Dal quesito posto dal dirigente è chiaro come la docente in questione abbia fruito di 8 mesi di aspettativa, sia poi rientrata in servizio per circa 40 giorni (a meno che l’aspettativa precedentemente richiesta non era fino a giugno, quindi si aggiungerebbero i due mesi di luglio e agosto ai 40 gg. dal 1 settembre al 10 ottobre) e ora è in malattia.

La norma richiamata è chiara nell’affermare che due periodi di aspettativa intervallati da “servizio attivoinferiore a 6 mesi, si sommano fino al limite massimo dei 12 mesi possibili.

Nel caso quindi esposto dal DS la docente ha fruito di 8 mesi, per cui gliene rimarrebbero solo 4 per raggiungere i 12 mesi possibili (frazionati o continuativi), a meno che non rientri in servizio attivo per almeno 6 mesi in modo da poterne richiedere anche nuovamente 12 sempre ovviamente nel limite dei 30 mesi in un quinquennio.

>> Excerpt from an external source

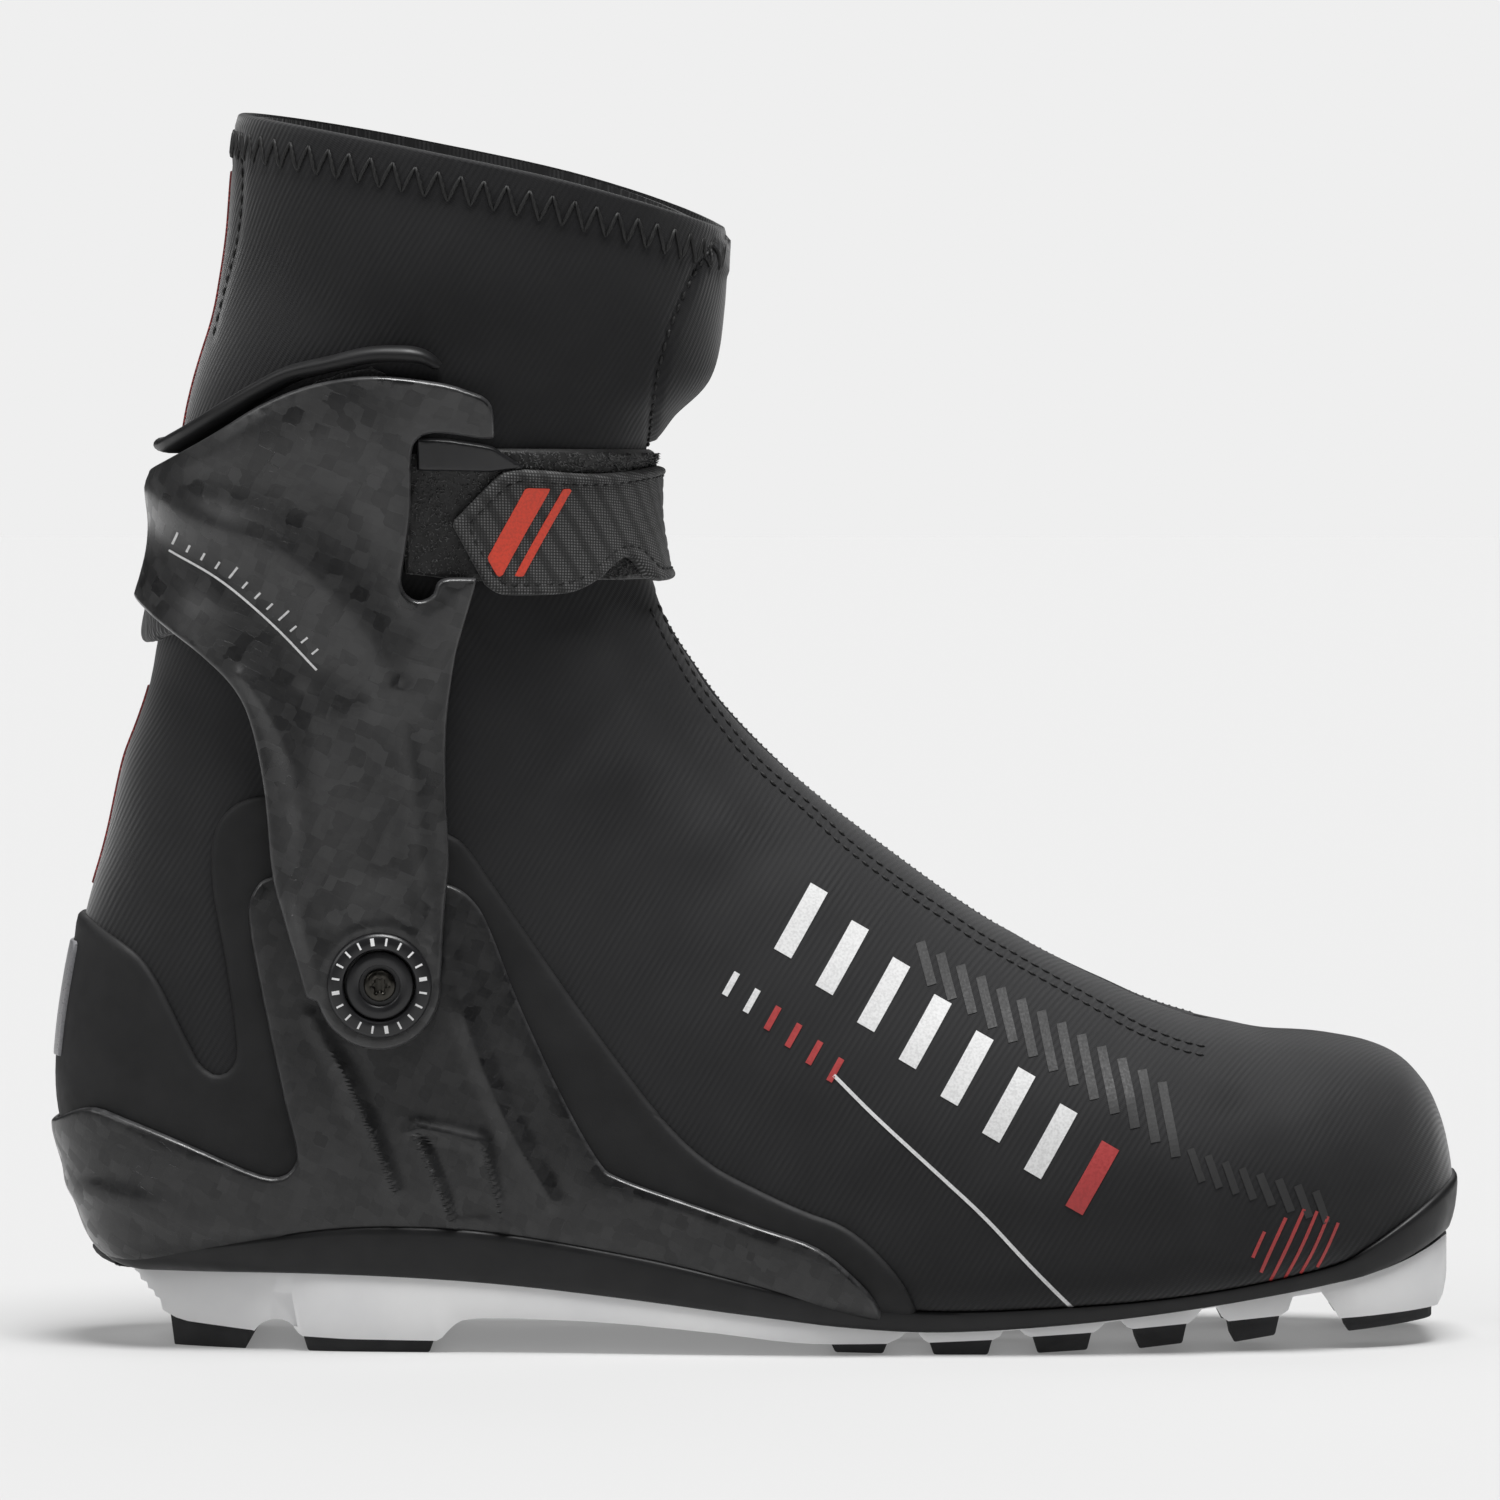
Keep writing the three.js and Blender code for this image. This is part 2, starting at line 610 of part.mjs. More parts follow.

Bisogna quindi stabilire se per “servizio attivo” si intenda o meno anche la malattia.

L’ARAN con l’orientamento RAL_1157_per gli Enti locali afferma che

“l’avviso della scrivente Agenzia è nel senso che la malattia è equiparata al servizio ma non è “servizio attivo” […] Conseguentemente, essa non può essere valutata come servizio attivo ai fini della  applicazione delle previsioni contrattuali di cui si è detto.”

La ciroclare M_D GCIV 0045501 08-07-2015 MINISTERO DELLA DIFESA
DIREZIONE GENERALE PER IL PERSONALE CIVILE 2° Reparto – 4^ Divisione – 1^ Sezione dispone:

Dunque, nella nozione di “servizio attivo” possono rientrare le ferie, i cosiddetti “recuperi delle festività soppresse” (L. 937 del 1977), i giorni di assenza per terapia salvavita, i permessi sindacali retribuiti (quindi anche i permessi retribuiti per i rappresentanti dei lavoratori per la sicurezza), il distacco sindacale, l’interdizione dal lavoro, i congedi di maternità e paternità, i congedi parentali, i congedi per malattia del bambino, i riposi giornalieri (quindi anche i permessi giornalieri) previsti dal D.Lgs. 26/03/2001, n. 151, i permessi ex legge 104/1992.  Non appare invece riconducibile a “servizio attivo” il congedo di cui all’art. 42, 5° comma, D.Lgs. 151/2001 (che è indennizzato, utile ai fini previdenziali, ma non è computato nell’anzianità di servizio). La malattia non può essere considerata “servizio attivo

Concordo con i pareri su esposti in quanto la norma è chiara nel disporre il servizio “attivo”, includendo quindi in tale nozione una ripresa effettiva di servizio, tranne quei casi in cui appunto la  norma stessa che regola l’assenza non dispone il permesso o il congedo come servizio effettivamente prestato, nel caso, per esempio, dei congedi di maternità e paternità.

Resta comunque la possibilità alla docente di richiedere gli ulteriori mesi fino al raggiungimento dei 12 complessivi e successivamente altri 6 mesi di carattere eccezionale (quindi 12+6). Art. 70 ultimo periodo DPR 3/57 (parte ancora in vigore per il personale della scuola).